In 1993 the famed Kitty Carlisle Hart was hostess at a Queens Theatre in the Park gala held at Terrace on the Park.
The operators of the theater have been listed as a nonprofit since 1997. A member of the Cultural Institutions Group, it is funded in part from the New York City Department of Cultural Affairs.

During the 1996–97 season it had attendance of 90,000 people at more than 300 performances of theater, music, dance, children's shows and workshops, films and festivals. In an effort to reach Latinos, a Latin American festival was hosted.

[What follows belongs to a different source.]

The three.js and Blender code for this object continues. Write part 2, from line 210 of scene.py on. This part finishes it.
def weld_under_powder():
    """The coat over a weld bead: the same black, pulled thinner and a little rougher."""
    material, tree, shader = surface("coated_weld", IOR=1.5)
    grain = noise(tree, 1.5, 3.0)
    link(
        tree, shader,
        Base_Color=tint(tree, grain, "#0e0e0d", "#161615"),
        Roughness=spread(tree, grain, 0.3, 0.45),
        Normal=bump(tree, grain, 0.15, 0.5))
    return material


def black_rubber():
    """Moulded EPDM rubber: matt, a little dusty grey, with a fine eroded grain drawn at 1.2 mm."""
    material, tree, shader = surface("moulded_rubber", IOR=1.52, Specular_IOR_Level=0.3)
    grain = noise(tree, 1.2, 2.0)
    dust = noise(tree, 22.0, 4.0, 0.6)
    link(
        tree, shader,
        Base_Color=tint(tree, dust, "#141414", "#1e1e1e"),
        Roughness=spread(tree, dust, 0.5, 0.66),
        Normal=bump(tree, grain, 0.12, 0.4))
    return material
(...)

The 1964–1965 New York World's Fair New York State Pavilion was listed on the National Register of Historic Places in 2009.

===2008–09 addition===
A 2008-09 addition, designed by Caples Jefferson Architects with Lee/Timchula Architects, added a reception hall. A transparent circular pavilion, it is said to be "especially dramatic at twilight, when the sunset-colored, invert dome appears to hover and flow in the dark."

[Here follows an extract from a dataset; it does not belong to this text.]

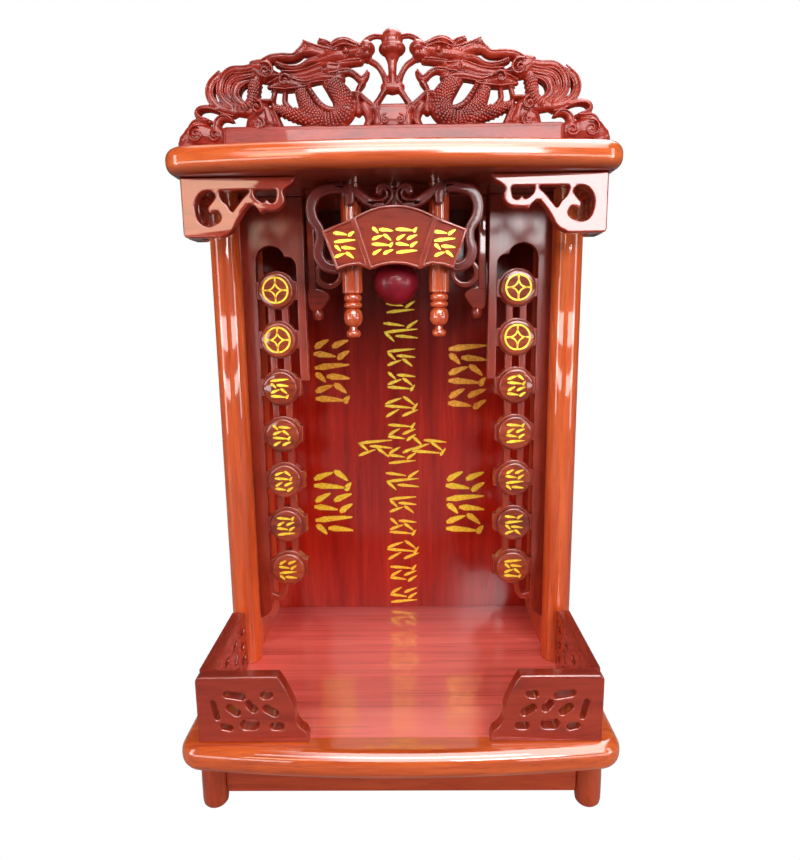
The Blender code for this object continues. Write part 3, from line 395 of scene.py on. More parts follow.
# %% Gold paint and lamp glass
def gold(name, deep, bright):
    made, tree, shader, place = started(name)
    shader.inputs["Metallic"].default_value = 0.25
    cloud = noise(tree, place, 260, 4).outputs["Fac"]
    tree.links.new(ramp(tree, cloud, ((0.35, deep), (0.62, bright))), shader.inputs["Base Color"])
    tree.links.new(mapped(tree, cloud, 0, 1, 0.28, 0.46), shader.inputs["Roughness"])
    tree.links.new(bumped(tree, cloud, 0.15, 0.0003), shader.inputs["Normal"])
    return made


def crimson(name, deep, bright):
    made, tree, shader, place = started(name)
    shader.inputs["Coat Weight"].default_value = 0.15
    shader.inputs["Coat Roughness"].default_value = 0.12
    shader.inputs["Specular IOR Level"].default_value = 0.15
    shader.inputs["Roughness"].default_value = 0.42
    swirl = noise(tree, place, 45, 3).outputs["Fac"]
    tree.links.new(ramp(tree, swirl, ((0.3, deep), (0.7, bright))), shader.inputs["Base Color"])
    return made


gold_paint = gold("yellow gold paint", (0.86, 0.50, 0.02), (1.0, 0.80, 0.05))
amber_paint = gold("amber gold paint", (0.72, 0.24, 0.01), (0.95, 0.48, 0.03))
lamp_skin = crimson("crimson lamp skin", (0.13, 0.002, 0.007), (0.27, 0.006, 0.020))
print("paints", gold_paint.name, amber_paint.name, lamp_skin.name)

# %% [markdown]
# A few helpers do what a maker's hand repeats. They pick a piece up, finish its modifiers, join bodies
# that are glued into one piece, copy or mirror a piece, and move it inside its own mesh. The main one
# smooths a finished piece, lacquers it, hangs it on the root and hides the solids it stands in for.


def pick(piece):
    clear_selection()
    piece.select_set(True)
    bpy.context.view_layer.objects.active = piece
    return piece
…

A 600-person "nebula" reception space was part of the restoration. This renovation was awarded the 2011 Architectural Lighting Light & Architecture Design Award.

In 2009, the theater was added to the National Register of Historic Places as one of the three qualifying structures that make up the New York State Pavilion from the 1964 New York World's Fair.

=== 2021 film project ===
On April 22, 2021, the experimental film project "I See You And You See Me" premiered at the Queens Theatre. Based on "testimonies of borough residents as they contended with the early days of the pandemic," curated by the Queens Memory Project, "I See You And You See Me" was directed by Harris Doran and starred Deirdre Lovejoy, Deborah S. Craig, Pooya Mohseni, Khalid Rivera, James Seol, and others. Contributing writers included Harris Doran, Douglas Lyons, Kaffy Abdul, Seo-Young Chu, Sto Len, and Sheena Pachon.

==In popular culture==
The exterior of the pavilion was used in the musical film The Wiz (1978), directed by Sidney Lumet; and the final scene of the science-fiction, action comedy film Men in Black (1997), directed by Barry Sonnenfeld.